It is not enough to know.
It is not enough to follow
the inward road conversing in secret.

It is not enough to see straight ahead,
to gaze at the unborn
thinking the silence belongs to you.

It is not enough to hear
even the tiniest edge of rain.

You must go to the place
where everything waits,
there, when you finally rest,
even one word will do,
one word or the palm of your hand
turning outward
in the gesture of gift.

And now we are truly afraid
to find the great silence
asking so little.

One word, one word only.


"It is Not Enough" from Where Many Rivers Meet by David Whyte. Copyright © 1990, 2004 by David Whyte. Used by permission of the author and Many Rivers Press (www.davidwhyte.com) All rights reserved.


/ Image by babasteve /

View All Poems by David Whyte


As I know many of you have experienced in recent weeks, we too here in Colorado have been going through many hot days. Then last night, a burst of rain. This morning cool, damp, overcast.
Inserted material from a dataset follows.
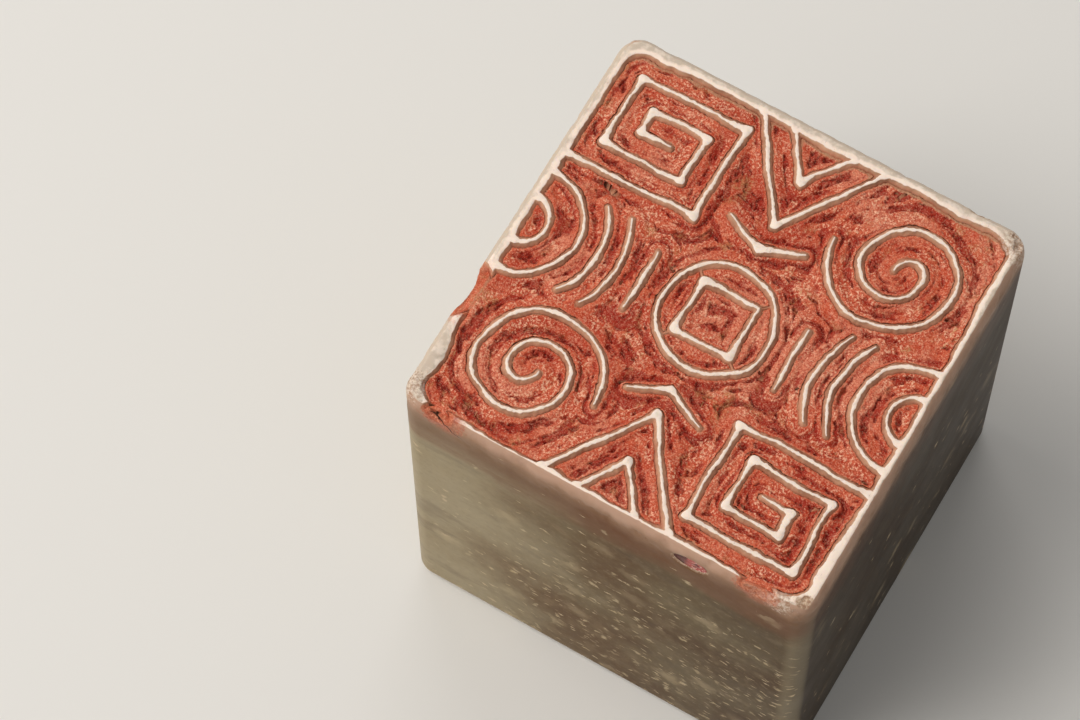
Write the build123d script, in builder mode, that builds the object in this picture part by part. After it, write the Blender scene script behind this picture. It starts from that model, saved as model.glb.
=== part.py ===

Even the starlings are stunned with relief and are quiet.

Reading today's poem by David Whyte, it feels as if he is exploring a deep insight, but what he is actually saying is not entirely clear. Let's try to puzzle it out together.

It is not enough to see straight ahead,
to gaze at the unborn
thinking the silence belongs to you.


I suspect he is saying something about not becoming too self-satisfied even with our most spiritually open states, that we shouldn't become convinced that we possess those moments.

You must go to the place
where everything waits...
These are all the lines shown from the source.